NIAMEY: Algeria has deported nearly 400 African migrants trying to reach Europe, sending them back over the Sahara desert into neighboring Niger, the UN migration agency (IOM) and Niger said on Sunday.
The IOM and European Union are intensifying efforts to return African migrants home, after thousands have died making the dangerous crossing to Europe across the Mediterranean in overcrowded boats.
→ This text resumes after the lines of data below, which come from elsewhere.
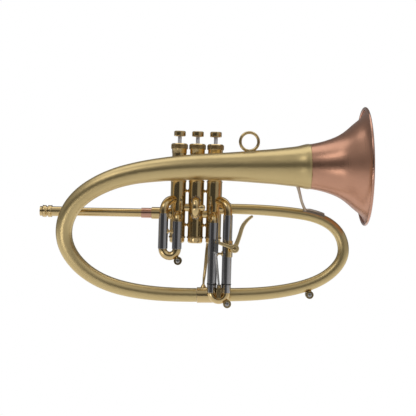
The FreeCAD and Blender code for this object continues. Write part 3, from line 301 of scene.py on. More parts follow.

# %% [markdown]
# ## Shared effect: edges and corners
#
# No edge on the horn is razor sharp: polishing rounds it, and handling keeps it brighter than the faces
# around it.  Where two parts meet, the corner gets painted shade: its colour is darkened and it is made
# a little rougher.  A Bevel node gives the rounded normal, and how far it leans from the plain normal marks the
# edge.
# Ambient Occlusion marks the corners for the painted shade, because it also sees the other part that the corner is
# made with.

# %% Edge group
def make_edges():
    tree, given, result = group_tree("edges", {
        "Colour": (COLOUR, (0.8, 0.6, 0.3, 1)),
        "Bright": (COLOUR, (0.95, 0.8, 0.5, 1)),
        # The next colour is what corners are darkened towards: painted shade.
        "Grime": (COLOUR, (0.05, 0.03, 0.015, 1)),
        "Wear": (FLOAT, 0.5),
        "Dirt": (FLOAT, 0.5),
    }, {"Colour": COLOUR, "Dirt": FLOAT, "Normal": VECTOR})
    plain = node(tree, "ShaderNodeNewGeometry")
    rounded = node(tree, "ShaderNodeBevel", samples=4, Radius=0.0003)
    lean = node(tree, "ShaderNodeVectorMath", operation="DOT_PRODUCT")
    wire(tree, plain.outputs["Normal"], lean.inputs[0])
    wire(tree, rounded.outputs["Normal"], lean.inputs[1])
    edge = node(tree, "ShaderNodeMapRange", From_Min=0.995, From_Max=0.86)
    wire(tree, lean.outputs["Value"], edge.inputs["Value"])
    worn = maths(tree, "MULTIPLY", edge.outputs["Result"], given.outputs["Wear"])
    # Ambient occlusion darkens the colour in corners between parts: painted shade; the same mask also makes the
    # corners rougher.
    nearby = node(tree, "ShaderNodeAmbientOcclusion", samples=4, Distance=0.0035)
    corner = node(tree, "ShaderNodeMapRange", From_Min=0.62, From_Max=0.18)
    wire(tree, nearby.outputs["AO"], corner.inputs["Value"])
    shade_in_corners = maths(tree, "MULTIPLY", corner.outputs["Result"], given.outputs["Dirt"])
    brightened = colour_mix(tree, worn, given.outputs["Colour"], given.outputs["Bright"])
    corners_shaded = colour_mix(tree, shade_in_corners, brightened, given.outputs["Grime"])
    wire(tree, corners_shaded, result.inputs["Colour"])
    wire(tree, shade_in_corners, result.inputs["Dirt"])
    wire(tree, rounded.outputs["Normal"], result.inputs["Normal"])
    return tree


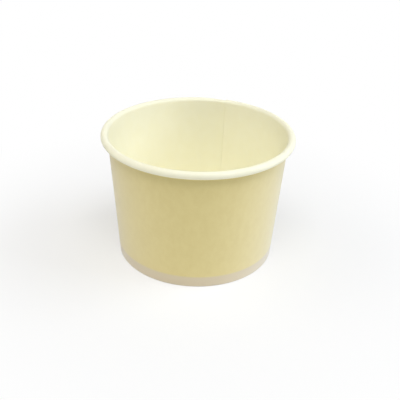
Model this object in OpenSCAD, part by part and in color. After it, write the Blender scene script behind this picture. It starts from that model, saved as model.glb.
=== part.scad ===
/* [Container] */
// Diameter over the rolled rim
rim_d = 90; // [86:0.5:110]
// Height from the table to the top of the rim
cup_h = 61.5; // [45:0.5:90]
// Diameter over the foot
foot_d = 75; // [66:0.5:80]

/* [Board] */
// Thickness of the side wall's board
wall_t = 0.4; // [0.3:0.05:0.5]
// Thickness of the bottom's board
bottom_t = 0.35; // [0.25:0.05:0.5]

/* [Rolled rim] */
// Diameter of the roll's section
bead_d = 3.5; // [3:0.1:5]
// Play between the turns of the roll
turn_gap = 0.15; // [0.05:0.05:0.25]
// Angle by which the board's edge runs on inside the first turn
tuck_angle = 120; // [30:5:170]

/* [Side seam] */
// Place of the inner ply's edge, as an angle round the container
seam_angle = 71.5; // [0:0.5:359]
// Width of the glued lap
lap_w = 8; // [5:0.5:12]
// Width over which the outer ply climbs onto the inner one
climb_w = 12; // [8:0.5:20]
// Depth by which the two glued plies are pressed into each other
lap_press = 0.03; // [0.02:0.01:0.08]

/* [Base] */
// Height of the bottom's underside above the table
recess_h = 6; // [4.5:0.25:9]
// Inner radius of the bend between the bottom and its skirt
bend_r = 0.8; // [0.4:0.1:1.2]
// Glue line on each side of the bottom's skirt
glue_t = 0.02; // [0.01:0.01:0.05]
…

Many get stuck before ever reaching Africa’s northern coast, either in Libya, where they suffer slavery and abuse at the hands of militias, or Algeria.
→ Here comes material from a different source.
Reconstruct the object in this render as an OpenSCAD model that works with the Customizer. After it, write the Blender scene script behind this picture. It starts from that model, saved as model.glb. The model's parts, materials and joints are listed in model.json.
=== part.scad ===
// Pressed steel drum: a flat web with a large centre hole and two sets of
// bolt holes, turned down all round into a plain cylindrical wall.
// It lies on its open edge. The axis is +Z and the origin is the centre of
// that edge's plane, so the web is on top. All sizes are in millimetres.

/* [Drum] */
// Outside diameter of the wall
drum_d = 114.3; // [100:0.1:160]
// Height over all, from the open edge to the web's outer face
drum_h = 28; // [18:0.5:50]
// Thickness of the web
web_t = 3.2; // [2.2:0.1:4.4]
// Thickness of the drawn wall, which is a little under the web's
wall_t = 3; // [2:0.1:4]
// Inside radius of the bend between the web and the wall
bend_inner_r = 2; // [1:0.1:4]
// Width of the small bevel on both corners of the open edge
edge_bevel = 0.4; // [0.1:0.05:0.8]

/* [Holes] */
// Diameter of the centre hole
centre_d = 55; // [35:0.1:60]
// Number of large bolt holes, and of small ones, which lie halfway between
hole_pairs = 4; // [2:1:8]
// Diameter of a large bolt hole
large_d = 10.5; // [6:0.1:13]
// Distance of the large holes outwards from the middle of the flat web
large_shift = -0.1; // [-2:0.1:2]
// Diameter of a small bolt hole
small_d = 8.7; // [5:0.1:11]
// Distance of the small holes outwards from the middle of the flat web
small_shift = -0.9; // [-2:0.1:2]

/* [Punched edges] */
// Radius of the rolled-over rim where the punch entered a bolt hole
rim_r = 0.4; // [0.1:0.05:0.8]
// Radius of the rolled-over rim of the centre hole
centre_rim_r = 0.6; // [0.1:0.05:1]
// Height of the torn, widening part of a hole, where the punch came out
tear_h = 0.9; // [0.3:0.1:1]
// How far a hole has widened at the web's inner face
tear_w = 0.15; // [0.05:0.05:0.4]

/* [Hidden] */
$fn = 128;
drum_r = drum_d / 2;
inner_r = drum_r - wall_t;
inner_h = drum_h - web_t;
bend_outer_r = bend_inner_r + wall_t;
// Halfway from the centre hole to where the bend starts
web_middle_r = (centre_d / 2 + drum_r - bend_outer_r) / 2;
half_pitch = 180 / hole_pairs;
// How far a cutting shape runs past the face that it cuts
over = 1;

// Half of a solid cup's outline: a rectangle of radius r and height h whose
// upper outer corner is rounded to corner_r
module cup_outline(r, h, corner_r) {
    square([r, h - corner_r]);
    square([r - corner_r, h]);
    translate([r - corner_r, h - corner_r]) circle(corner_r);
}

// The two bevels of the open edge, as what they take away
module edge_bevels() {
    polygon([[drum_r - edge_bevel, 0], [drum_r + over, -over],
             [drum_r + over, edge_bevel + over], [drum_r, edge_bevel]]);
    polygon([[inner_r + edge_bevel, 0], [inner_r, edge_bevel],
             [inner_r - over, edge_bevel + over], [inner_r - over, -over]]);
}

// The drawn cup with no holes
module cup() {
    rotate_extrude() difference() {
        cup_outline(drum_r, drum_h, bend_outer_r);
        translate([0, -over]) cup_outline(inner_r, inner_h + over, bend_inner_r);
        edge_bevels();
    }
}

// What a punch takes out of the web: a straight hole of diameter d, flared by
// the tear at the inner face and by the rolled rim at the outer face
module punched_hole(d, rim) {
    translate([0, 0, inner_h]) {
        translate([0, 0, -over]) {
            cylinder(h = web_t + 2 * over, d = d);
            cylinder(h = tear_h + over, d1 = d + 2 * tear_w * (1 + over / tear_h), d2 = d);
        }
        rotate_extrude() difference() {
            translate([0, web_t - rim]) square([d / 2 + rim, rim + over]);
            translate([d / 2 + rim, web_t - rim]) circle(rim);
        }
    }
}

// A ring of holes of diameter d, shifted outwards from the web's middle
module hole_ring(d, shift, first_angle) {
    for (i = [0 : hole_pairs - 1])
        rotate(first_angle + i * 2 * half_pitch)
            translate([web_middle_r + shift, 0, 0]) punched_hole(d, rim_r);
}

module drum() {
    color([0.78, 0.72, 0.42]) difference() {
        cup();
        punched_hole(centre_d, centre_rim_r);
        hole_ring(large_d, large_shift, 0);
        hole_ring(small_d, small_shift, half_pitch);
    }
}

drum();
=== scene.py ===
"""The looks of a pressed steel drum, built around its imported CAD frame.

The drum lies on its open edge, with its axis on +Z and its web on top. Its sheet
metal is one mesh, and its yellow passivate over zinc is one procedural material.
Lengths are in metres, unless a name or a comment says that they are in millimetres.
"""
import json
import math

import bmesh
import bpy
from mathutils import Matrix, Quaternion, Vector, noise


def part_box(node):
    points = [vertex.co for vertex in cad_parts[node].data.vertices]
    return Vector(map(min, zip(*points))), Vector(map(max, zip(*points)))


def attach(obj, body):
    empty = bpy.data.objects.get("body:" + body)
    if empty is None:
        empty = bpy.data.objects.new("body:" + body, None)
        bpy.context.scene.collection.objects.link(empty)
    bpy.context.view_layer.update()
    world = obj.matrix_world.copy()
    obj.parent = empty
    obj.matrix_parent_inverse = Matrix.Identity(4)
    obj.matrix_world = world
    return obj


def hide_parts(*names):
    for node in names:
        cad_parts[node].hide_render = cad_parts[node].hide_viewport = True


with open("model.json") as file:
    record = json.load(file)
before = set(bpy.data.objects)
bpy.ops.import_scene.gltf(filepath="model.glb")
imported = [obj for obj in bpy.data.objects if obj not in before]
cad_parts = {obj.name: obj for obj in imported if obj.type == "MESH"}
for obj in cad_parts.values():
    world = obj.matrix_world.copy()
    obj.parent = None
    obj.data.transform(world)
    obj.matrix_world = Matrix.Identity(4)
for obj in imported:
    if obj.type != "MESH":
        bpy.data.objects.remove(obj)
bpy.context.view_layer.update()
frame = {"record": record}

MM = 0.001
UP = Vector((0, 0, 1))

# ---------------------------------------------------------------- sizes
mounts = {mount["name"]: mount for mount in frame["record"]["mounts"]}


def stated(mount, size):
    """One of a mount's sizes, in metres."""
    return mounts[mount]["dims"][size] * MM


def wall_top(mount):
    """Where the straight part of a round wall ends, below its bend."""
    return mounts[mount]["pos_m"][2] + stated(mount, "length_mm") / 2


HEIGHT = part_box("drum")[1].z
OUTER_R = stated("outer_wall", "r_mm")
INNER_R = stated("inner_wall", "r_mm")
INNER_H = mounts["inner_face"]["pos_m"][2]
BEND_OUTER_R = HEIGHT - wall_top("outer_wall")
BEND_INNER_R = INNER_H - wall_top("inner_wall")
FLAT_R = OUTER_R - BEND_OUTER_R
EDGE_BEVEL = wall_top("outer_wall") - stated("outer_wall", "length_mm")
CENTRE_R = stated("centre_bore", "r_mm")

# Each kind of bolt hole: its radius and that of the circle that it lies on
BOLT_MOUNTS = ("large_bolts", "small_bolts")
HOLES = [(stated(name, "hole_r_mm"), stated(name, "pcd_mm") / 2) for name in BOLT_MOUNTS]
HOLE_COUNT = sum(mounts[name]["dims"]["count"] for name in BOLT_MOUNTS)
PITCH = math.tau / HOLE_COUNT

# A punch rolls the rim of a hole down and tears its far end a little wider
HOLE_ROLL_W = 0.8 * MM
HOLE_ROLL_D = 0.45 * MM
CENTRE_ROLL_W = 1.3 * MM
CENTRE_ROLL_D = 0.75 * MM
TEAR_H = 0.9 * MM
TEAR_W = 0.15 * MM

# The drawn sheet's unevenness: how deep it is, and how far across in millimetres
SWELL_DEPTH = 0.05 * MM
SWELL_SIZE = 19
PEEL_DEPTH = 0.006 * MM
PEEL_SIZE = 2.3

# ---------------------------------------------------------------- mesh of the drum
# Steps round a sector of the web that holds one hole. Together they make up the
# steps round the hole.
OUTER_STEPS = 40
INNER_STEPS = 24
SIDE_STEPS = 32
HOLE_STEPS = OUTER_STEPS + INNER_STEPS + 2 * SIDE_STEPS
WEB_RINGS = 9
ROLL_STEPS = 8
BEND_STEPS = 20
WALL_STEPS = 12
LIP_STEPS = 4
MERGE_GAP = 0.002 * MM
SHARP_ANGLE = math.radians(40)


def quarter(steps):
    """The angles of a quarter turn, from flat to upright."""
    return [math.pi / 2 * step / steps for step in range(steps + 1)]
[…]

IOM operations officer Livia Manente told Reuters in an email that the group of 391 migrants from 16 west and central African countries had arrived in the Nigerien town of Assamaka on Friday on about 20-30 vehicles, after being stopped while heading to work in various Algerian cities.
“They claim their phones were confiscated and that conditions were poor — not much food and water, crowded rooms),” she said. “They were transported in trucks after the locality of In Guezzam and then obliged to walk across the border ... including families with pregnant women and children.”
Aboubacar Ajouel, the mayor of Agadez, the last destination for the migrants, confirmed that they had arrived.
Algeria declined to confirm this particular deportation, but said that 20,000 migrants had been prevented from reaching Europe by Algerian authorities since January, thanks to security measures put in place at its borders with Mali and Niger.
“We have no choice but to prevent them,” Hassen Kacimi, director of Algeria’s interior ministry in charge of migration, told Reuters by telephone.